So, to begin this series, I think some background knowledge should be covered.  One of the first things that I think is crucial to understanding these QM processes is understanding the relationship between Master Inspection Characteristics (MIC’s) and General Characteristics, (GC’s), You may find SAP documentation as well as consultants or clients referring to general characteristics as batch characteristics, or class characteristics.  In this series of blogs and documents I will use the term general characteristics.

The first key concept to understand is that MIC’s are only known to the QM module in SAP.  General characteristics are used by all other areas of SAP.  With only a handful of exceptions, QM does not really know about GC’s. Why is this?  To be honest, I don’t know 100% for sure but I’ll give you my thoughts on this.  Maybe a true SAP historian can comment and let me know if I’m right or not.

In any case, the QM module pre-dated the classification system. I believe classification was introduced back in 3.1, I think with the 3.1F version.   I’m going to guess that classification was developed by an SAP customer/third party firm and then bought out by SAP and added to SAP. That’s a total guess however.  In any case, you have to remember that SAP was at the time, a business system.  It wasn’t designed as a full blown LIMS.   It was to provide the basic laboratory functions to support the business.  The QM module wasn’t really meant to do much outside of collect final product test results, provide a certain amount of in-process testing and control, and allow a formal way to release product and print test results on a certificate to support the required SD documents.  It’s grown a lot since then!  There was no batch management and quality and testing was mostly plant centric.  So MIC’s were plant centric data.
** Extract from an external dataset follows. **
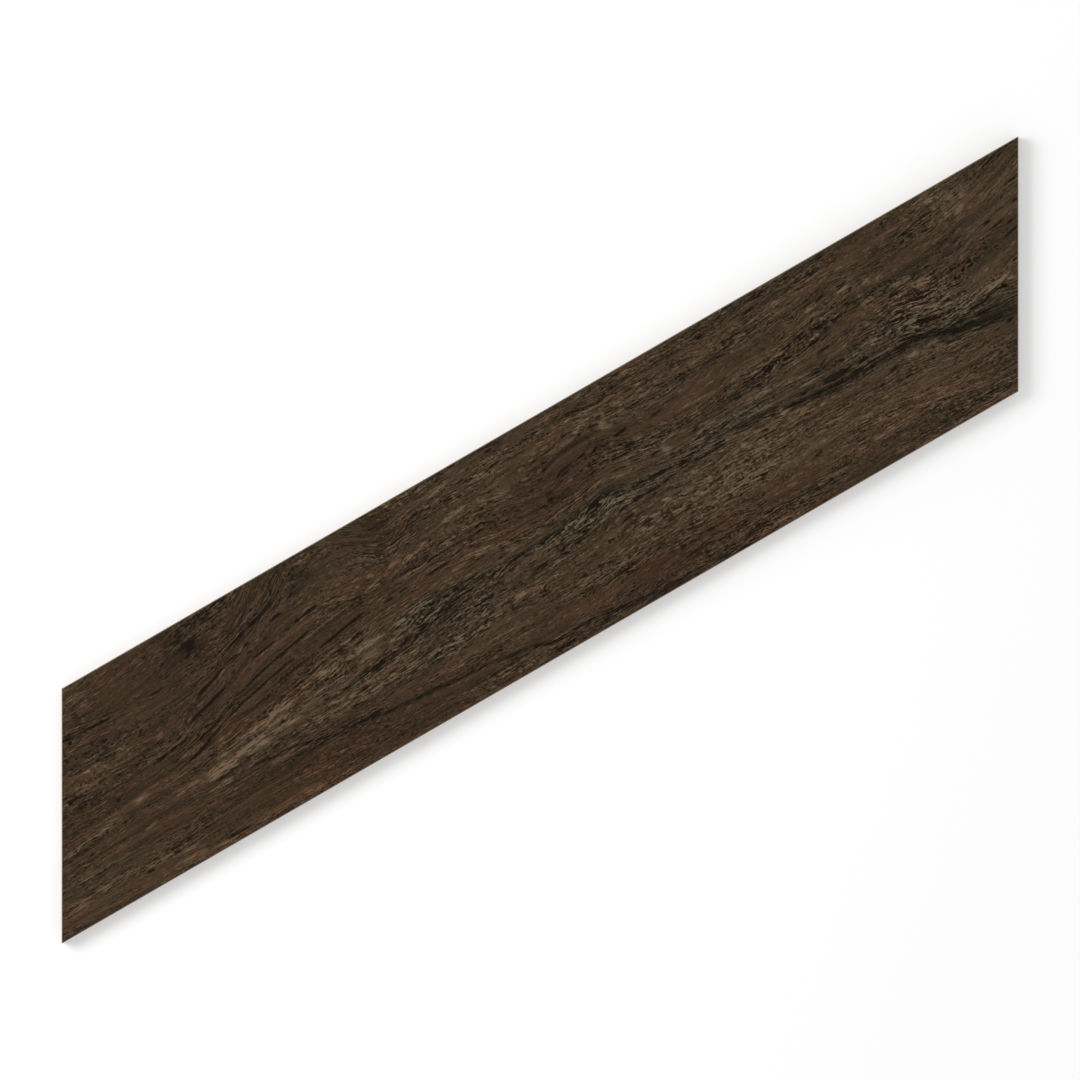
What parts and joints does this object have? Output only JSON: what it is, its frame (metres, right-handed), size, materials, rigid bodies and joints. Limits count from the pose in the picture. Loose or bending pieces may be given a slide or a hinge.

With the release of batch management and classification, there came a need to get QM test data into the batch record.  Batches were designed to use general characteristics, and since by definition, batches can only have one current test value for any given test, they had to figure a way to get QM and Classification to integrate somehow.

I am sure there were a ton of design meetings and I’m sure many things were considered.  But for better or worse, the infamous linkage between MIC’s and GC’s was created.  A field (ATINN) was appended to the QPMK table and the marriage was made.

Now since GC’s are really client level data, and MIC’s are plant level data, this now impacts the QM design.  Since only one MIC can be assigned to one GC this can cause some problems.  If you have a MIC, say VIS003 in plant 1000 and VIS003 in plant 1001, you cannot assign them to the same general characteristic VISCOSITY. 

Typically, (BTW: for future reference that’s my way of saying that nothing is absolute, and somewhere, there is probably a valid exception but you really, really want to avoid the exception), you do not want to create multiple general characteristics to match up with multiple MIC’s across multiple plants.  If you think you have this need, go back and think it through carefully.  Think about how batches work, the batch level you use, the transfer of material between plants, to distribution centers, to consignment stock, how the production chain works, producing certificates, using batch determination, batch derivation, copy inspection results, etc…  You’ll hopefully see that it would be a bad idea.

Fortunately, SAP allows us to share MIC’s across our inspection plans and tasks lists.  Doing this does allow us to  minimize the number of MIC’s required.

So, define a master data plant.  Even if you’re on a small project and only have one plant, make sure you design from the start as if you have more than one plant.  Define the one plant as your master data plant up front.  Have it recognized as part of your design documents as the master data plant right from the start.  You might even suggest creating a virtual plant just for master data. Other modules often can find a master data plant valuable.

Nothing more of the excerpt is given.